24 thoughts on “O discurso do rei

  1. Bom dia Alexandre!
    Como o governo federal conseguiu comprar os dolares da reserva?
    Li que o governo vendia TDP para comprar. Foi isto?
    É valido se endividar pagando juros altos?

  2. Alex: “É muito bom saber, por exemplo, que … as reservas internacionais do Brasil são da ordem de US$ 375 bilhões.”

    BC(03/02/2014): reservas internacionais = US$361,395bilhões
    BC(30/12/2013): dívida externa (pública e privada) = US$312bilhões
    BC(30/12/2013): posição vendida em swap cambial = US$68bilhões
    Ou seja, a rigor deixamos de ser um credor internacional, condição que foi importante para a obtenção do investment grade.
    Além disso, observa-se uma tendência crescente para o déficit em transações correntes, com poucos sinais indicando possível reversão.

    Com esse cenário, dá mesmo pra se sentir confortável?

  3. enquanto isso na sala de justiça:

    os forwards do mercado puxando o juros em quase 14%.

    e os ativos entrando numa nova rodada de desvalorização.

  4. Equipe econômica do Aécio: Armínio Fraga, Monica de Bolle, Mansueto Almeida, Gustavo Franco e Helena Landau.

    Equipe econômica da Marina: Eduardo Gianetti, André Lara Resende, Ricardo Abramovay e José Eli da Veiga.

    Eqipe econômica do Eduardo Campos: José Luis Oreiro, Luis Fernando de Paula e Luciano Coutinho.

    Equipe econômica da Dilma (para um novo governo): Nelson Barbosa, Esther Dweck e Alexandre Tombini.

    O que esperar das eleições de 2014?

  5. Sobre esse artigo do tal de Adolfo…

    "Por outro lado, se o câmbio fosse flexível, tão logo grandes movimentos de saída de capital ocorressem o câmbio seria desvalorizado, punindo as empresas que adotaram esse comportamento."

    >>> Qq menino(a) de 4a. série primária sabe disso; só lá no bc que não. lamentável…

  6. SWAP CAMBIAL:

    O banner do canal a cabo da Bloomberg não pára de anunciar, quase que diariamente: Banco Central coloca 4000 contratos de swap cambial

    >>> Isso tudo para ficar rolando Fundo Cambial, etc…

  7. Acho que os colegas aí em cima estão um pouco enganados…
    Equipe econômica de Eduardo Campos: Pérsio Arida, Fábio Giambiaggi, Alexandre Rands etc… Podem apostar!
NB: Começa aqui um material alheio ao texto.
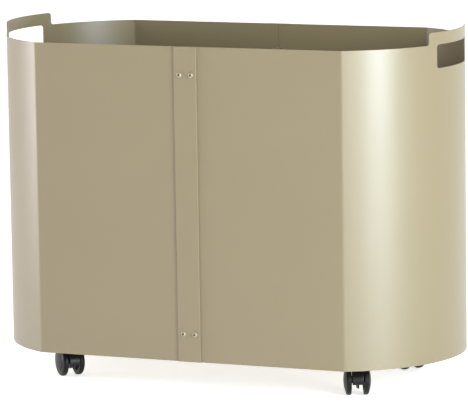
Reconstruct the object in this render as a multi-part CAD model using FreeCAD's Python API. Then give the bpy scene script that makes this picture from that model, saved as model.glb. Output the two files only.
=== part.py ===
"""Laundry sorter on wheels: a sheet-metal tub in two U-shaped halves, split inside by a divider,
on four twin-wheel casters.

Millimetres. X runs along the length, Y from the front (-Y) to the back (+Y), Z up.
The origin is the middle of the footprint, on the floor.
"""
import FreeCAD, Part
import math
import os

# ---- driving dimensions ----
LENGTH = 800.0            # over the rounded ends
WIDTH = 400.0             # over the two flat sides of the shell
FLAT_LENGTH = 547.0       # flat part of each side, crease to crease
CREASE_RADIUS = 12.0      # outer bend radius where a flat side meets a rounded end
SHEET = 1.5               # thickness of every folded sheet
SEAM_GAP = 0.4            # gap between the two half shells
GROUND_CLEARANCE = 51.5   # floor to the shell's bottom edge
SHELL_HEIGHT = 524.0      # bottom edge to rim
TAB_RISE = 20.5           # how far each end stands up above the rim
TAB_WIDTH = 170.0
HANDLE_WIDTH = 134.0
HANDLE_HEIGHT = 38.6
CORNER_RADIUS = 5.0       # corners of the tabs and of the handle slots

STRIP_WIDTH = 40.0
STRIP_THICKNESS = 3.0
STRIP_EDGE_RADIUS = 0.6
SCREW_OFFSET = 10.3       # strip screws, either side of the seam
SCREW_MARGIN = 46.6       # strip screws, from the rim and from the bottom edge
SCREW_DIAMETER = 5.0
SCREW_HEAD_DIAMETER = 9.0
SCREW_HEAD_HEIGHT = 2.6
SCREW_HEAD_RIM = 0.6      # straight part of the head, under its dome
SCREW_SOCKET = 3.0        # across the flats of the hexagon socket
SCREW_SOCKET_DEPTH = 1.6
SCREW_HOLE_DIAMETER = 5.4
CLINCH_NUT_DIAMETER = 8.0
CLINCH_NUT_HEIGHT = 3.5

FLOOR_UNDERSIDE = 62.0
FLOOR_FLANGE = 9.0        # down-turned edges of each floor, below its underside
FLANGE_START = 24.0       # side flanges, from the middle of the tub
FLANGE_END = 240.0
DIVIDER_TOP_DROP = 41.0   # rim to the top of the divider
DIVIDER_BEAD = 5.0        # diameter of the rolled top edge
DIVIDER_BEAD_BORE = 2.0
DIVIDER_FLANGE = 20.0
SEAM_FLANGE_MARGIN = 12.0 # seam flanges, from the inside of the shell
FIT_GAP = 0.4             # between sheets that pass each other
JOINT_BOLT_DIAMETER = 4.0
JOINT_BOLT_HEAD = 2.8
JOINT_BOLT_SPACING = 120.0
BOLT_CLEARANCE = 0.2      # radial, in a bolt hole
NUT_HEIGHT = 3.2
NUT_ACROSS_FLATS = 7.0
THREAD_PROUD = 1.0        # bolt end beyond its nut

WHEEL_DIAMETER = 50.0
CASTER_X = 263.7          # swivel axes, from the middle
CASTER_Y = 119.6
TRAIL = 9.0               # swivel axis to wheel axle
PLATE_SIZE = 42.0
PLATE_THICKNESS = 3.0
PLATE_CORNER = 4.0
STUD_OFFSET = 14.5
STUD_DIAMETER = 4.0
KINGPIN_DIAMETER = 8.0
KINGPIN_COLLAR_RADIUS = 7.0
KINGPIN_COLLAR_HEIGHT = 2.4
RUNNING_CLEARANCE = 0.05  # radial, shaft in bore
BOSS_TOP = 55.5           # the caster body's boss around its kingpin
BOSS_BOTTOM = 28.0
BOSS_RADIUS = 8.0
BORE_END = 1.5            # closed bottom of the boss
WASHER_RADIUS = 7.6
WASHER_THICKNESS = 0.9
RING_HEIGHT = 33.0        # lower side of the kingpin's groove
RING_OUTER_RADIUS = 5.4
RING_INNER_RADIUS = 3.4
RING_THICKNESS = 1.0
RING_PLAY = 0.1
RING_MOUTH = 3.0
HOOD_RADIUS = 27.5        # outside of the hood between the wheels, around the axle
HOOD_THICKNESS = 2.5
HOOD_HALF_WIDTH = 9.4
HOOD_EDGE_RADIUS = 1.5
HOOD_TRAILING = -8.0      # ends of the hood, in degrees about the axle
HOOD_LEADING = 148.0
WEB_THICKNESS = 3.0
WEB_RADIUS = 13.5         # web around the axle, below the hood
FIN_BOTTOM = 14.5         # fin under the hood's trailing end
FIN_REACH = 24.0          # axle to the fin's trailing side
FIN_LENGTH = 8.0
AXLE_BOSS_RADIUS = 6.0
AXLE_DIAMETER = 6.0
AXLE_LENGTH = 38.8
AXLE_CHAMFER = 0.6
WHEEL_INNER = 10.4        # caster centreline to the wheel's inner face
WHEEL_EDGE = 19.3         # centreline to the rim of the domed face
WHEEL_CROWN = 22.8        # centreline to the middle of the dome
RIM_RADIUS = 20.5         # wheel disc, inside the tyre
RIM_SETBACK = 0.3         # disc behind the tyre's inner side
HUB_RADIUS = 6.5
RECESS_RADIUS = 17.5      # hollow on the wheel's inner side
RECESS_DEPTH = 17.0
RIBS = 6
RIB_THICKNESS = 1.6
DOME_GROOVE_RADIUS = 15.5
DOME_GROOVE_DEPTH = 0.6
TYRE_INNER_ROUND = 1.5
TYRE_SHOULDER = 15.5      # centreline to where the tread starts to round over
TYRE_LIP_RADIUS = 21.3

# resting heading of each caster: its axle's angle from +X, in degrees
CASTERS = {
    "front_left": (-1, -1, 45.5),
    "front_right": (1, -1, 25.9),
    "back_left": (-1, 1, 38.0),
    "back_right": (1, 1, 51.0),
}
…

  8. Alex você pouco fala da situação fiscal dos EUA,vi na reportagem que o CBO projeta para 2024 uma relacao divida pib de 79% do PIB,que e alta se comparado a crise,quando era de 35%.
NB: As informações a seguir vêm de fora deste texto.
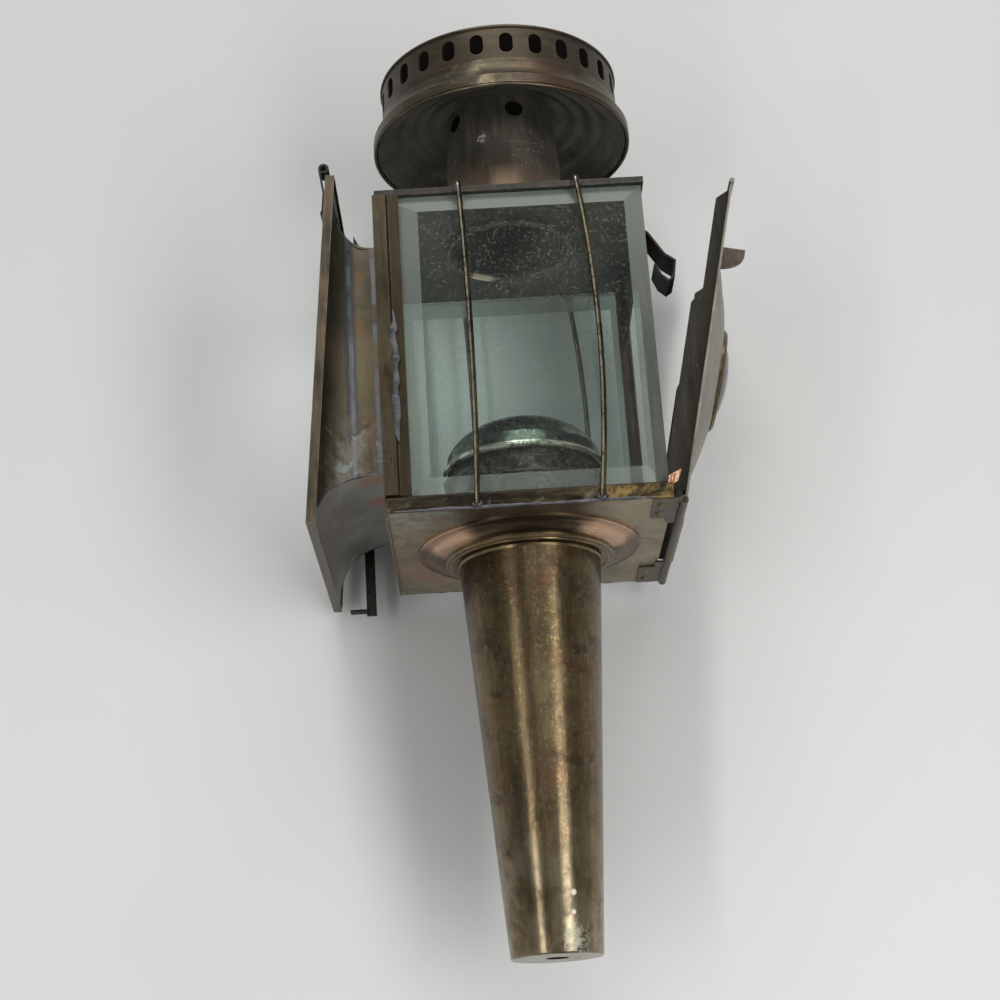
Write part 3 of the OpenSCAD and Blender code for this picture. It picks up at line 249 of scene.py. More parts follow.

    "dívida deve cair para 74% do PIB no final do ano e a 72% do PIB até 2017, mas então subirá, atingindo 79% do PIB no final de 2024.
    A agência destacou que a dívida relativa ao tamanho da economia estava "muito alta" para os padrões históricos. Recentemente, como no final de 2007, a dívida representava 35% do PIB antes de os déficits orçamentários inflarem em meio aos gastos do governo para responder à crise financeira de 2008 e à profunda recessão."

    http://www.em.com.br/app/noticia/internacional/2014/02/04/interna_internacional,495019/economia-norte-americana-registrara-solido-crescimento-e-queda-do-deficit-diz-relatorio.shtml

  9. Felipe:

    Não consegui entender bem sua pergunta. Você quer saber se há como colocar séries na mesma base (ano xx = 100), ou algo mais relacionado à uniformidade de critérios?

    Abs

  10. Acabei me expressando mal. Mas é isso mesmo, se há como comparar por exemplo a série de participação da indústria no PIB, já que a mesma passou por mudanças na metodologia das contas nacionais em 1980 e em 1990.
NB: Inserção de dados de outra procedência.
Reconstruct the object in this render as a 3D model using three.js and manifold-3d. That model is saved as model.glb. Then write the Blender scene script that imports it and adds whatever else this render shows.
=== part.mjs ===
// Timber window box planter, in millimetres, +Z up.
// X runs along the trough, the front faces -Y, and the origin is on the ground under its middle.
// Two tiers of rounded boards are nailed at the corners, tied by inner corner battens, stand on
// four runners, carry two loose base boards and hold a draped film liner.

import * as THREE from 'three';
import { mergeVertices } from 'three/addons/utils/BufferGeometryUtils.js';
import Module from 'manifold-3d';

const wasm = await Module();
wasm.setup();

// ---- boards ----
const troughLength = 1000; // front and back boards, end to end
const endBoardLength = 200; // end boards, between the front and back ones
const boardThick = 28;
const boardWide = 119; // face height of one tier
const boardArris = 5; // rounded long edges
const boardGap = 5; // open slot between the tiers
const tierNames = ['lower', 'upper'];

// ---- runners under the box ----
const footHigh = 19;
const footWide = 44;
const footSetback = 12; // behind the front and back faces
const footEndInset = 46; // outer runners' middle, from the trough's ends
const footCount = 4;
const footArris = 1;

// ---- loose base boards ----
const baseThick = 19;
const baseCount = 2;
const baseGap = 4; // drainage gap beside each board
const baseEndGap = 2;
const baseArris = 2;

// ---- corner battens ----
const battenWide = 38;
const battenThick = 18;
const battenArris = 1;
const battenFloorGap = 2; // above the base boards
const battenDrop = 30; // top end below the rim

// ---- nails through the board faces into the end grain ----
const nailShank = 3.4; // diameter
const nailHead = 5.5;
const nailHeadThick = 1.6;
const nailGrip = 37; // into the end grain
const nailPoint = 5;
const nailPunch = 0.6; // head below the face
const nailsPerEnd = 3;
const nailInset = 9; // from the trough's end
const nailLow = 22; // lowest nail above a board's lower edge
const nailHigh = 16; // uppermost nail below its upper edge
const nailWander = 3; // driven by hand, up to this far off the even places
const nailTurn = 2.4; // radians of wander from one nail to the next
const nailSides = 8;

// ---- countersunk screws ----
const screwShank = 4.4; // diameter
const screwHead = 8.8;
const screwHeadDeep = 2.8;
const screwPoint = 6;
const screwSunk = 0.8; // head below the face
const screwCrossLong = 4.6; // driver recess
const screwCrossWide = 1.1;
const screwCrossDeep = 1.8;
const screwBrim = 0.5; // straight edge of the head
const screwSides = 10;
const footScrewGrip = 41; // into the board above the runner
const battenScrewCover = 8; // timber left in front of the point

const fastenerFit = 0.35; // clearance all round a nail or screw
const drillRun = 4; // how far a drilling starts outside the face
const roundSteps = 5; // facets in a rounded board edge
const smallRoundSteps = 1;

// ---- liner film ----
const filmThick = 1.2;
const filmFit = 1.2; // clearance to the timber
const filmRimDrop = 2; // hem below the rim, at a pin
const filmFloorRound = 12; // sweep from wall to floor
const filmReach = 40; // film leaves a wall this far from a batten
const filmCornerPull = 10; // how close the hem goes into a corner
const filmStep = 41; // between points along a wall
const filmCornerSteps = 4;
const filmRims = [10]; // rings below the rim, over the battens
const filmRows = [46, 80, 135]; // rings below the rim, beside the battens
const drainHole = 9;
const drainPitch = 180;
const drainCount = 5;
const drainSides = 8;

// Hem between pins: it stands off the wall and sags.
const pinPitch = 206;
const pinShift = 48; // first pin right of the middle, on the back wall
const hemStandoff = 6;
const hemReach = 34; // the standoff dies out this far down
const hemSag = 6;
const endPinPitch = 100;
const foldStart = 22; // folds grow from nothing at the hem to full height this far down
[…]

    Se sim, é possível aplicar em dados iguais, mas que sofreram mudanças na metodologia ao longo do tempo?

    Valeu!

    Abs

  11. "se há como comparar por exemplo a série de participação da indústria no PIB, já que a mesma passou por mudanças na metodologia das contas nacionais em 1980 e em 1990."

    Foram até mais alterações. Estritamente falando, fica difícil e houve até um caso comentado aqui no blog a respeito (http://maovisivel.blogspot.com.br/2009/12/os-panetones-do-sr-oreiro.html)

    Há formas de contornar o problema, mas, principalmente para séries mais longas, a chance de erro é crescente com o tamanho da série.